The Role of Anti-Imperialism in North America

Those inside the U.S. and Canada who oppose further imperialist engagement in West Asia must remain committed in the struggle to end Pentagon intervention in Iraq, Syria, Yemen, Palestine, along with other states within the region. Our activities must be consistently aimed at building solidarity with the Iranian Revolution and other progressive movements throughout the region.

Even though now the focus in the U.S. appears to be centered on the Senate impeachment trial, the State Department, Central Intelligence Agency (CIA) and the Pentagon, are moving ahead in carrying out its aggressive policy towards Tehran and other states. The presidential and Congressional elections of 2020 should be utilized as a forum to raise these important issues before the workers, youth and nationally oppressed. We utilized this approach in July and August during the Democratic Party debates held at the Fox Theater in downtown.
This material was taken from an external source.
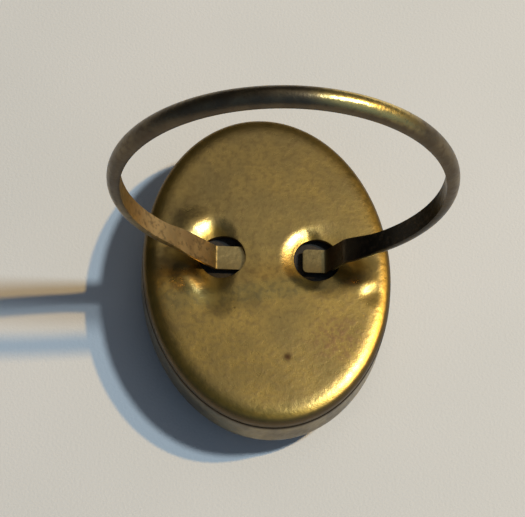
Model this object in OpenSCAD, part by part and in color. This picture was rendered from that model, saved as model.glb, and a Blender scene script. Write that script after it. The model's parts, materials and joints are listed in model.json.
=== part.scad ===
// Finger ring with an oval head, standing face down: the flat table of its stone lies
// on Z = 0, the back plate faces up, and the shank stands up across X.
// X runs across the finger and Y along it. All sizes are in millimetres.

/* [Head] */
// Width of the back plate
head_w = 14.4; // [14.2:0.1:16]
// Length of the back plate, along the finger
head_l = 19.6; // [19.2:0.1:21]
// Height of the head, from the stone's table to the back plate's face
head_h = 4.6; // [4.5:0.1:6]
// Angle by which the head is turned on its shank
head_turn = 3.3; // [-5:0.1:5]
// How far the head stands off the middle of the shank, across the finger
head_x = -0.1; // [-0.2:0.05:0.2]

/* [Back plate] */
// Thickness of the pressed sheet
plate_t = 0.35; // [0.3:0.05:0.4]
// Height of the plate's turned-down edge
skirt_h = 0.95; // [0.9:0.05:1.1]
// Outside radius of the plate's rounded edge
edge_r = 0.6; // [0.5:0.05:0.7]
// Diameter of the two holes for the shank
hole_d = 2.7; // [2.7:0.05:2.9]
// Distance of each hole's centre from the middle of the shank
hole_x = 2.75; // [2.75:0.05:2.85]

/* [Bezel] */
// How far the bezel's wall stands out past the back plate
bezel_proud = 0.05; // [0:0.05:0.3]
// Height of the bezel's underside above the stone's table
bezel_low = 1.3; // [1.1:0.1:1.4]
// Height of the upstand that the back plate is pressed over
upstand_h = 0.5; // [0.3:0.05:0.5]

/* [Stone] */
// Width of the stone
stone_w = 13; // [12:0.1:13]
// Length of the stone
stone_l = 18; // [17:0.1:18]
// Thickness of the stone
stone_t = 2.9; // [2.6:0.1:3]
// Height of the bevel round the stone's table
bevel_h = 1.5; // [1.5:0.1:1.8]
// Width of the bevel, at the sides of the stone
bevel_w = 1.5; // [1:0.1:2]

/* [Shank] */
// How far the shank and its holes stand off the middle of the plate, along the finger
shank_y = 0.4; // [0:0.1:0.5]
// Inside diameter, which is the finger's size
finger_d = 17.7; // [16:0.1:20]
// Width of the half-round wire
wire_w = 1.2; // [1.1:0.05:1.4]
// Thickness of the half-round wire
wire_t = 0.65; // [0.6:0.05:0.8]
// Width of the flattened ends
strap_w = 1.5; // [1.3:0.05:1.5]
// Thickness of the flattened ends
strap_t = 0.4; // [0.3:0.05:0.4]
// Gap between the finger's circle and the back plate
finger_gap = 0.1; // [0.05:0.05:0.2]

/* [Hidden] */
$fn = 96;

// Clearance between pressed or seated pieces
fit_gap = 0.02;
// Radius of the bezel's outer top corner
bezel_corner_r = 0.15;
// Radius of the bezel's wall where it turns in under the stone
bezel_turn_r = 0.65;
// How far a cutter runs past the face that it cuts
cut_past = 1;

head_ratio = head_l / head_w;
stone_ratio = stone_l / stone_w;

skirt_z = head_h - skirt_h;
plate_under_z = head_h - plate_t;
strap_low_z = plate_under_z - strap_t;

finger_r = finger_d / 2;
finger_z = head_h + finger_gap + finger_r;

// Place along X where each flattened end leaves the finger's circle, down to its hole
left_turn_x = 5.2;
right_turn_x = 4.2;
// Place along X where each end turns flat again, under the plate's face
left_knee_x = 2.95;
right_knee_x = 3.2;
// The left end is tucked under the plate's middle, and the right end stops in its hole
left_end_x = 0.9;
right_end_x = 1.95;
// Angle from the bottom of the circle at which the wire starts to be flattened
flatten_angle = 42;
// Angle by which neighbouring stretches of the shank run into each other
merge_angle = 1;

strap_mid_r = finger_r + strap_t / 2;

// A point of the XZ plane on the circle of radius r, at an angle from its bottom
function ring_point(r, angle) = [r * sin(angle), finger_z - r * cos(angle)];

// Radius of the half-round wire's arc, from its width and thickness
wire_arc_r = (wire_w * wire_w / 4 + wire_t * wire_t) / (2 * wire_t);

// An oval solid, placed and turned on the shank as the head is: a profile turned round Z
// a quarter at a time, then stretched along Y
module oval(ratio) {
    for (quarter = [0:90:270]) {
        translate([head_x, 0, 0])
            rotate([0, 0, head_turn])
            scale([1, ratio, 1])
                rotate([0, 0, quarter])
                    rotate_extrude(angle = 90)
                        children();
    }
}

// Half of a round-cornered box section, from the axis out to its rim
module rim_section(semi, height, low_r, top_r) {
    intersection() {
        square([semi, height]);
        union() {
            square([semi - low_r, height - top_r]);
            translate([0, low_r])
                square([semi, height - low_r - top_r]);
            translate([0, low_r])
                square([semi - top_r, height - low_r]);
            if (low_r > 0) {
                translate([semi - low_r, low_r])
                    circle(low_r);
            }
            translate([semi - top_r, height - top_r])
                circle(top_r);
        }
    }
}

// Half of the stone's section, grown sideways by gap
module stone_section(gap, top) {
    girdle = stone_w / 2 + gap;
    polygon([[0, 0], [girdle - bevel_w, 0], [girdle, bevel_h], [girdle, top], [0, top]]);
}

module back_plate() {
    color([0.59, 0.48, 0.26])
        difference() {
            translate([0, 0, skirt_z])
                oval(head_ratio)
                    rim_section(head_w / 2, skirt_h, 0, edge_r);
            translate([0, 0, skirt_z - cut_past])
                oval((head_l / 2 - plate_t) / (head_w / 2 - plate_t))
                    rim_section(head_w / 2 - plate_t, skirt_h - plate_t + cut_past, 0, edge_r - plate_t);
            for (side = [-1, 1]) {
                translate([side * hole_x, shank_y, plate_under_z - cut_past])
                    cylinder(h = plate_t + 2 * cut_past, d = hole_d);
            }
        }
}

module bezel() {
    upstand_semi = head_w / 2 - plate_t - fit_gap;
    upstand_ratio = (head_l / 2 - plate_t - fit_gap) / upstand_semi;
    color([0.47, 0.38, 0.21])
        difference() {
            union() {
                translate([0, 0, bezel_low])
                    oval((head_l / 2 + bezel_proud) / (head_w / 2 + bezel_proud))
                        rim_section(head_w / 2 + bezel_proud, skirt_z - bezel_low,
                                    bezel_turn_r, bezel_corner_r);
                translate([0, 0, bezel_low + bezel_turn_r])
                    oval(upstand_ratio)
                        rim_section(upstand_semi, skirt_z + upstand_h - bezel_low - bezel_turn_r,
                                    0, edge_r - plate_t);
            }
            oval(stone_ratio)
                stone_section(fit_gap, head_h + cut_past);
        }
}

module stone() {
    color([0.05, 0.05, 0.06])
        oval(stone_ratio)
            stone_section(0, stone_t);
}

// Packing between the stone and the shank's ends, which it keeps tight under the plate
module packing_card() {
    card_gap = 0.1;
    color([0.62, 0.55, 0.43])
        translate([0, 0, stone_t])
            oval(stone_ratio)
                square([stone_w / 2 - card_gap, strap_low_z - stone_t]);
}

// The round stretch of half-round wire, with its flat side to the finger
module shank_hoop() {
    translate([0, 0, finger_z])
        rotate([90, 0, 0])
            rotate([0, 0, flatten_angle - 90])
                rotate_extrude(angle = 360 - 2 * flatten_angle)
                    intersection() {
                        translate([finger_r + wire_t - wire_arc_r, 0])
                            circle(wire_arc_r);
                        translate([finger_r, -wire_w])
                            square(2 * wire_w);
                    }
}

// Outline in the XZ plane of a flattened end: round the finger, down into the hole, then flat
module strap_outline(turn_x, knee_x, end_x) {
    turn_angle = asin(turn_x / strap_mid_r);
    knee_z = strap_low_z + strap_t / 2;
    turn = ring_point(strap_mid_r, turn_angle);
    slope = atan2(turn[1] - knee_z, turn[0] - knee_x);
    mitre = strap_t / 2 * tan(slope / 2);
    arc_end = flatten_angle + merge_angle;
    // Far enough out for the wedge to hold the whole arc
    reach = 3 * finger_r;
    intersection() {
        translate([0, finger_z])
            difference() {
                circle(finger_r + strap_t);
                circle(finger_r);
            }
        polygon([[0, finger_z],
                 [reach * sin(turn_angle), finger_z - reach * cos(turn_angle)],
                 [reach * sin(arc_end), finger_z - reach * cos(arc_end)]]);
    }
    polygon([ring_point(finger_r, turn_angle),
             [knee_x - mitre, strap_low_z + strap_t],
             [end_x, strap_low_z + strap_t],
             [end_x, strap_low_z],
             [knee_x + mitre, strap_low_z],
             ring_point(finger_r + strap_t, turn_angle),
             ring_point(strap_mid_r, turn_angle + merge_angle)]);
}

module strap(turn_x, knee_x, end_x) {
    translate([0, strap_w / 2, 0])
        rotate([90, 0, 0])
            linear_extrude(strap_w)
                strap_outline(turn_x, knee_x, end_x);
}

module shank() {
    color([0.36, 0.30, 0.19])
        translate([0, shank_y, 0]) {
            shank_hoop();
            strap(right_turn_x, right_knee_x, right_end_x);
            mirror([1, 0, 0])
                strap(left_turn_x, left_knee_x, left_end_x);
        }
}

shank();
back_plate();
bezel();
stone();
packing_card();
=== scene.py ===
import bpy
import bmesh
import json
import math
from mathutils import Matrix, Vector


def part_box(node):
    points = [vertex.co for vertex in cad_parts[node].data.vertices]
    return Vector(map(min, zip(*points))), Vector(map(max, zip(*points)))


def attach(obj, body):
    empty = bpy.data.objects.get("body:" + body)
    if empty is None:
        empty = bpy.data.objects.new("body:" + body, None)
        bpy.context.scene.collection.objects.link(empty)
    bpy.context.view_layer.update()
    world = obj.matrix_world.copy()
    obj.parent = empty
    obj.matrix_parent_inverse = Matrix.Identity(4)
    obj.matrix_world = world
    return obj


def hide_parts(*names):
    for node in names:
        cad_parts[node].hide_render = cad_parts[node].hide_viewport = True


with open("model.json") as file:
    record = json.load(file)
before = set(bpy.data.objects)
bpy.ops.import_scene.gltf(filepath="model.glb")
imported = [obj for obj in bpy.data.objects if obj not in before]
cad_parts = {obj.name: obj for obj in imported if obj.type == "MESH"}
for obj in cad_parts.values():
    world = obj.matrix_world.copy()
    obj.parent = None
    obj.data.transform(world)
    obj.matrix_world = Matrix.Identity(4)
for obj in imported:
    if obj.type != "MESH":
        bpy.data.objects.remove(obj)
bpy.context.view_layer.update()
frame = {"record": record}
mm = 0.001
tiny = 1e-7  # two places this near are the same

# places that the CAD model gives
finger = next(m for m in frame["record"]["mounts"] if m["name"] == "finger_bore")
fingerR = finger["dims"]["r_mm"] * mm
shankY = finger["pos_m"][1]
fingerZ = finger["pos_m"][2]
shankLow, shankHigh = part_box("shank")
plateLow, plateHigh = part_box("back_plate")
bezelLow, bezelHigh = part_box("bezel")
stoneLow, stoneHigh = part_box("stone")
cardLow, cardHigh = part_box("packing_card")
plateTop = plateHigh.z
faceZ = plateTop / mm  # finishes read places in mm
headTurn = math.radians(3.3)  # the head sits a little turned on its shank
headX = (plateLow.x + plateHigh.x) / 2


def trueOval(low, high):  # an oval's half width and half length, from the box round it as it is turned
    across = (high.x - low.x) / 2
    along = (high.y - low.y) / 2
    cosSquared = math.cos(headTurn) ** 2
    sinSquared = math.sin(headTurn) ** 2
    spread = cosSquared * cosSquared - sinSquared * sinSquared
    halfWidth = math.sqrt((across * across * cosSquared - along * along * sinSquared) / spread)
    halfLength = math.sqrt((along * along * cosSquared - across * across * sinSquared) / spread)
    return halfWidth, halfLength


def deselectAll():
    for obj in bpy.context.selected_objects:
        obj.select_set(False)


def startPiece(name):  # the primitive just added becomes the piece, open in edit mode
    piece = bpy.context.object
    piece.name = name
    piece.data.name = name
    bpy.ops.object.transform_apply(location=True, rotation=True, scale=True)
    bpy.ops.object.mode_set(mode="EDIT")
    return piece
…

We were there with banners, placards, broadsheets and cadres in order to point out that racism, national oppression, capitalism and imperialism are not just the prerogatives of the Republican Party. The working class in actuality needs its own party which can speak in the fundamental interests of the masses of workers, youth, farmers and oppressed nations.

Literature can be developed which clearly articulates the history and contemporary political exigencies involving Iran and U.S. foreign policy in the Persian Gulf, West Asia and North Africa so that people will not be goaded into lending political support to another failed military intervention in West Asia. Through our antiwar actions we can emphasize our maximum solidarity with the people of Iran and the entire region of West Asia.

It is essential that whichever candidate for the Democratic Party is selected to face off in the November elections, we should make it clear that a violation of the independence and sovereignty of the Islamic Republic of Iran will evoke the raft of the peace movement in North America. Such a principled position will guarantee that our organizing work links the struggles of the U.S., West Asia and the international community as a whole.